Each state has different statutes of limitations for different types of claims. In most states, however, a statute of limitations does not start running until a child turns 18. This means that if there is a one-year statute of limitations for personal injury lawsuits in your state, and the statute of limitations only starts running at age 18, a child has until he or she is 19 to bring the suit. Different rules may apply in cases involving sexual abuse or when a child has been legally emancipated.
Separate Rights of Action
There may be two separate rights of action in a child injury case. The child has a right to pursue compensation for their injury, and the child’s parent or guardian has a separate right to pursue compensation for medical bills or other losses that they personally incurred.
In some cases, since they are responsible for the child’s medical bills and care, parents can obtain compensation to deal with the financial losses. The court may appoint the parent or another adult as a guardian for a child to bring a lawsuit in the child’s best interests, and medical expenses claims may be awarded to the parent or guardian. The child cannot receive the damages directly until he or she turns 18. In some cases, with the help of an attorney the guardian can negotiate a structured settlement in which a large damages award is paid out over a period of years.
The type of lawsuit that must be filed to recover damages depends on the type of accident. For example, if a child is bitten by a dog or suffers a drowning injury on somebody else’s property, the case may turn on premises liability laws. A teenage driver’s injuries will turn on basic laws of negligence. In all states, an adult injury victim’s failure to behave reasonably under the circumstances that contribute to injuries will reduce his or her damages. In a few states, a victim’s own negligence can be a complete bar to recovery.
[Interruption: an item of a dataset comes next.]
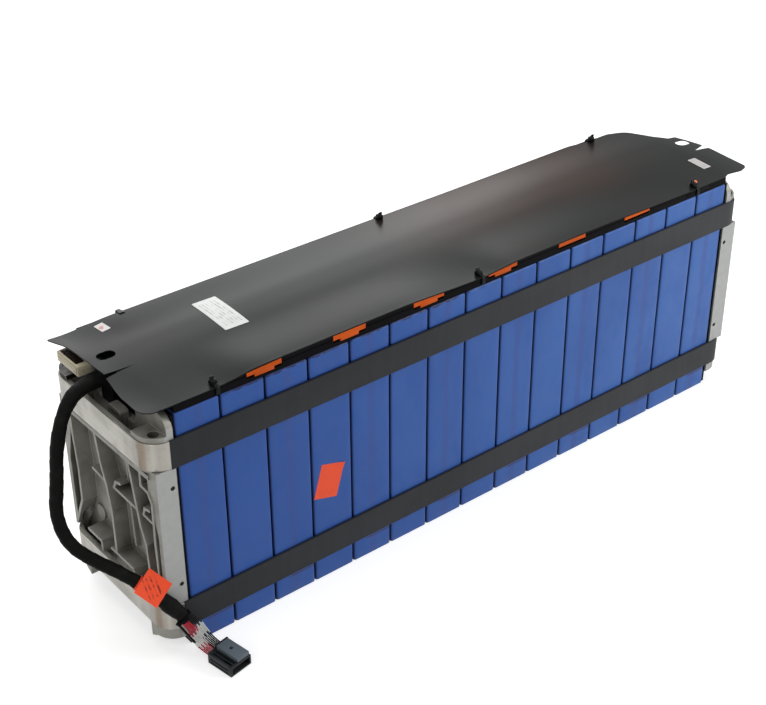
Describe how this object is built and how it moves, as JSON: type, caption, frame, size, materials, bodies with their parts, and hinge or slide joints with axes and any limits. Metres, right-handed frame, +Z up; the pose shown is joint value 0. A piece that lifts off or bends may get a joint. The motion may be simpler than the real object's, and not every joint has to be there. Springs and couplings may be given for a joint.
{
  "type": "battery module",
  "caption": "Long battery module of wrapped prismatic cells clamped by steel straps between ribbed die-cast end plates, with a thin top cover and a signal loom.",
  "frame": {"origin": "middle of the cell stack's underside, the face it stands on", "axes": "+X along the stack away from the end where the signal loom leaves, -Y the front long side that the loom's plug lies beside, +Z up"},
  "size_m": [0.6641, 0.1795, 0.2153],
  "materials": {
    "amber_film": "thin flexible circuit",
    "bar_metal": "rolled sheet",
    "black_lead": "wire insulation",
    "black_plastic": "moulded, matte",
    "black_sheet": "fine satin sheet",
    "board_green": "coated circuit board",
    "cast_metal": "die-cast, dull, machined strips bright",
    "cell_film": "glossy blue wrapping film",
    "cream_plastic": "moulded header",
    "loom_tape": "cloth tape",
    "orange_label": "plain label stock",
    "orange_plastic": "moulded, matte",
    "plug_plastic": "moulded plug",
    "red_lead": "wire insulation",
    "sleeve_film": "dark matte film",
    "strap_steel": "cold-rolled strip with fine grain",
    "white_label": "plain label stock",
    "white_sleeve": "marker tubing"
  },
  "bodies": {
    "root": {"bar_caps_back": "orange_plastic", "bar_caps_front": "orange_plastic", "board_header": "cream_plastic", "bus_bar_tray": "black_plastic", "bus_bars_back": "bar_metal", "bus_bars_front": "bar_metal", "cell_01": "cell_film", "cell_02": "cell_film", "cell_03": "cell_film", "cell_04": "cell_film", "cell_05": "cell_film", "cell_06": "cell_film", "cell_07": "cell_film", "cell_08": "cell_film", "cell_09": "cell_film", "cell_10": "cell_film", "cell_11": "cell_film", "cell_12": "cell_film", "cell_13": "cell_film", "cell_14": "cell_film", "cell_15": "cell_film", "cell_label": "orange_label", "cell_spacers": "black_plastic", "cell_terminals": "bar_metal", "cover_label_far": "white_label", "cover_label_long": "white_label", "cover_label_near": "white_label", "cover_ties": "black_plastic", "end_insulator_far": "black_plastic", "end_insulator_near": "black_plastic", "end_plate_far": "cast_metal", "end_plate_near": "cast_metal", "header_plug": "cream_plastic", "leads_black": "black_lead", "leads_red": "red_lead", "loom_clip": "black_plastic", "loom_plug": "plug_plastic", "loom_tag": "orange_label", "loom_tie": "black_plastic", "marker_sleeve_black": "white_sleeve", "marker_sleeve_red": "white_sleeve", "output_bar_far": "bar_metal", "output_bar_near": "bar_metal", "sensing_board": "board_green", "sensing_film": "amber_film", "signal_loom": "loom_tape", "strap_lower": "strap_steel", "strap_sleeve_lower_back": "sleeve_film", "strap_sleeve_lower_front": "sleeve_film", "strap_sleeve_upper_back": "sleeve_film", "strap_sleeve_upper_front": "sleeve_film", "strap_upper": "strap_steel", "top_cover": "black_sheet"}
  },
  "joints": []
}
When Children or Parents Are Partially Responsible for Child Injuries or Death
Child injuries raise complicated questions about what is “reasonable.” A child’s ability to act reasonably in a particular situation depends upon his or her age and maturity level. The type of analysis applied to a child’s negligence differs from state to state. In most states, courts adopt a “reasonable child” standard, such that a child is expected to act like a reasonable child of the same age, intelligence, and maturity. In other states, there may be more detailed rules strictly applied to children of certain ages.
7 or Younger
Most states do not hold children seven years old or younger liable for any accidental injuries that they cause.
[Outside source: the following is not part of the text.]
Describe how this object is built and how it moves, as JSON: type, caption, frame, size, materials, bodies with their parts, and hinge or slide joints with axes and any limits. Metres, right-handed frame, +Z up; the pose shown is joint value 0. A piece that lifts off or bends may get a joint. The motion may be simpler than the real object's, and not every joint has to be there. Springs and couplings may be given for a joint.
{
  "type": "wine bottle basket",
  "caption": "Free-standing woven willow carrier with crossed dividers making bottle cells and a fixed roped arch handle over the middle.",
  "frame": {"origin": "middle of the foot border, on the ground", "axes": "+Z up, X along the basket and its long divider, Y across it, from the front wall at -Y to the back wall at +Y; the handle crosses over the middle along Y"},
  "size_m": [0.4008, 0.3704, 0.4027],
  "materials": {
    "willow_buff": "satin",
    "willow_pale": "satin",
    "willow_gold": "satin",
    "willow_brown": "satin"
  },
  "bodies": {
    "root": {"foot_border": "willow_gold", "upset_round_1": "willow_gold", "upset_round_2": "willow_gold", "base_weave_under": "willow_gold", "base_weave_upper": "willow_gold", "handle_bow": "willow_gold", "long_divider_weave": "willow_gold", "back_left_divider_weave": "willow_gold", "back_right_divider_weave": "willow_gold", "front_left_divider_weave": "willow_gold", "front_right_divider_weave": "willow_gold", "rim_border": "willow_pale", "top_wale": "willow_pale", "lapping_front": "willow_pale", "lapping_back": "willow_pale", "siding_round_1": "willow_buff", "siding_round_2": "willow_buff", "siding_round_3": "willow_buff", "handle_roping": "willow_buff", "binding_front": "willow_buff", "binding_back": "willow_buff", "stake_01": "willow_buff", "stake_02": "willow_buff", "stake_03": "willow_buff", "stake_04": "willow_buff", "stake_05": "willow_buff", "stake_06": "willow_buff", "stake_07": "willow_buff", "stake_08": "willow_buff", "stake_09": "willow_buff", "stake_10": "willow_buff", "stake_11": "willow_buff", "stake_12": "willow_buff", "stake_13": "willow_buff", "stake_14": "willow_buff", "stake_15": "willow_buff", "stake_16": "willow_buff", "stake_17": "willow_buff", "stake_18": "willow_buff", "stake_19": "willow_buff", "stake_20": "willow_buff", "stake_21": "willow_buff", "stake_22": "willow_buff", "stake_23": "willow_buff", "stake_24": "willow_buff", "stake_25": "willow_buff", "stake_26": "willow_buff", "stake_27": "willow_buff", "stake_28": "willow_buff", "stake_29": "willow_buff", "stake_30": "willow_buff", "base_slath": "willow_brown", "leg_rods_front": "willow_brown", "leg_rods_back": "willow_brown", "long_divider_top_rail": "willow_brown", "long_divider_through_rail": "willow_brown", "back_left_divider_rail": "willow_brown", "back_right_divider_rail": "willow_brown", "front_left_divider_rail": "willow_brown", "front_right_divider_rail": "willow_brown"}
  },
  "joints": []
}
In Alabama, for example, the court considers whether a child is capable of being negligent based on the child’s age. A child under seven years of age does not have the mental capacity to be negligent in Alabama and most jurisdictions. A presumption that a child does not have the ability to be negligent is applied to a child between seven and 14 years old, but this presumption can be rebutted by evidence of a child’s intelligence and discretion. Children over 14 years of age are presumed capable of contributory negligence, but this presumption can be rebutted if there is evidence the child could not appreciate a particular danger.
What if a parent’s own negligence contributed to the child’s injury? In most states, for public policy reasons, a parent’s negligence that contributes in some form to a child’s injury is not imputed to the child. In certain jurisdictions, however, a parent is precluded from recovering for the wrongful death of a child if a parent’s negligence contributed to the death.
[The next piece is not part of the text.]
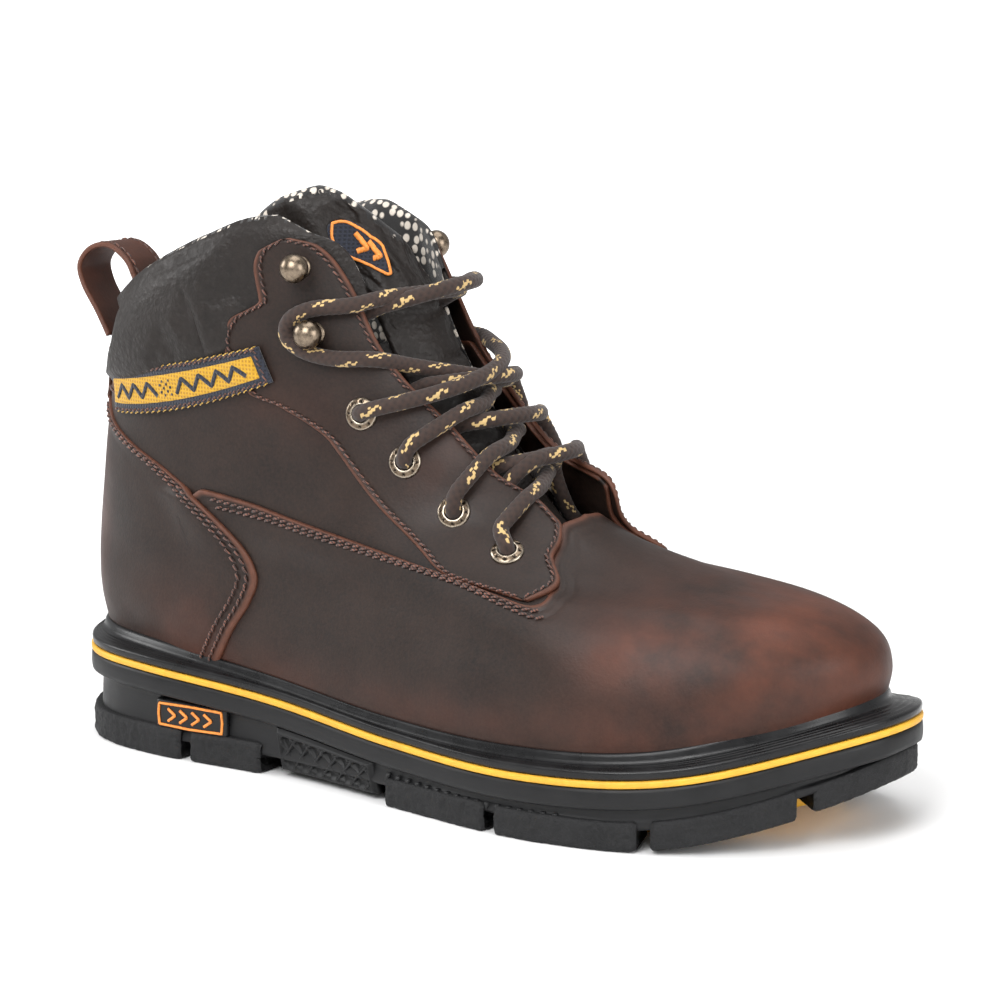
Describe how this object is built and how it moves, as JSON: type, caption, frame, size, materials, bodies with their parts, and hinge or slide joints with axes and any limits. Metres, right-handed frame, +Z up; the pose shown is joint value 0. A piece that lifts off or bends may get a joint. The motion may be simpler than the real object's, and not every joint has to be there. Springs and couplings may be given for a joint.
{
  "type": "safety toe work boot",
  "caption": "Lace-up ankle-high work boot for the right foot: brown leather upper with padded collar and steel toe, lugged rubber sole with a coloured line.",
  "frame": {"origin": "on the ground, under the centre of the heel seat", "axes": "+X towards the toe, +Y towards the inner side of the foot, +Z up"},
  "size_m": [0.3141, 0.1169, 0.198],
  "materials": {
    "brown_leather": "oiled pull-up leather, satin, lighter red-brown where it is stretched and at cut edges",
    "grain_leather": "soft pebble-grain leather, satin",
    "mesh_lining": "black knitted mesh with small off-white oval cells",
    "heel_suede": "napped suede lining",
    "pad_foam": "open-cell foam",
    "black_rubber": "moulded rubber, matt, pebbled on the lugs",
    "black_welt": "smooth satin rubber",
    "yellow_rubber": "soft moulded rubber, matt",
    "orange_plaque": "raised frame, satin",
    "cork_filler": "cork and latex filler",
    "spring_steel": "spring steel strip",
    "cap_steel": "pressed steel, lacquered",
    "cap_trim": "soft foam rubber edge trim",
    "fibre_board": "cellulose fibre board",
    "footbed_foam": "fabric-topped moulded foam",
    "stiffener_sheet": "thermoplastic sheet",
    "woven_label": "woven yellow ribbon with black edges",
    "tongue_badge": "woven dark badge with orange border",
    "aged_brass": "antique dark brass, polished on the ball tops",
    "braided_lace": "round braid, dark brown with yellow flecks",
    "lace_tip_plastic": "clear-coated film tip"
  },
  "bodies": {
    "boot": {"outsole": "black_rubber", "heel_lift": "black_rubber", "tread_core": "yellow_rubber", "midsole": "black_rubber", "yellow_layer": "yellow_rubber", "welt": "black_welt", "heel_plaque": "orange_plaque", "bottom_filler": "cork_filler", "steel_shank": "spring_steel", "insole_board": "fibre_board", "steel_toe_cap": "cap_steel", "toe_cap_edge_trim": "cap_trim", "heel_stiffener": "stiffener_sheet", "vamp": "brown_leather", "quarter_lateral": "brown_leather", "quarter_medial": "brown_leather", "heel_counter": "brown_leather", "eyestay_lateral": "brown_leather", "eyestay_medial": "brown_leather", "collar_cover": "grain_leather", "collar_foam": "pad_foam", "collar_lining": "mesh_lining", "vamp_lining": "mesh_lining", "heel_lining": "heel_suede", "quarter_lining": "mesh_lining", "back_strip": "brown_leather", "side_label": "woven_label", "tongue_base": "grain_leather", "tongue_gussets": "grain_leather", "eyelets": "aged_brass", "eyelet_washers": "aged_brass", "lace_hooks": "aged_brass", "hook_rivets": "aged_brass", "lace": "braided_lace", "lace_tips": "lace_tip_plastic"},
    "tongue_top": {"tongue_flap": "grain_leather", "tongue_patch": "tongue_badge"},
    "loop": {"pull_loop": "brown_leather"},
    "insole": {"footbed": "footbed_foam"}
  },
  "joints": [
    {"name": "tongue_tilt", "type": "hinge", "parent": "boot", "child": "tongue_top", "pos_m": [0.0825, 0, 0.1625], "axis": [0, 1, 0], "range_deg": [0, 40]},
    {"name": "pull_loop_swing", "type": "hinge", "parent": "boot", "child": "loop", "pos_m": [-0.0402, 0, 0.1346], "axis": [0, 1, 0], "range_deg": [-20, 8]},
    {"name": "footbed_lift", "type": "hinge", "parent": "boot", "child": "insole", "pos_m": [0.24, 0, 0.04], "axis": [0, 1, 0], "range_deg": [0, 6]}
  ]
}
In some cases, a lack of adult supervision at daycare, school, or a playmate’s house leads to child injuries. When a child is entrusted to another parent’s care or to a school or daycare, the adults in charge may be liable for injuries that arise under a theory of negligent supervision. In most states, if an adult knowingly accepts responsibility for a child, he or she has a duty of care to make sure the child is safe in his or her care. If the adult breaches that duty, causing injuries to the child, the child will be entitled to compensation for both economic and noneconomic damages, including medical costs, out-of-pocket costs, and pain and suffering.
If a child is seriously injured or killed in an accident caused by someone else’s negligence, his or her parents may be able to recover as a bystander for the emotional distress and pain and suffering as a result of perceiving the injury to their child. In general, a parent can only recover under the bystander theory if he or she was watching contemporaneously as the child was injured. This theory does not apply if the adult arrived on the scene as the child was going to get medical care.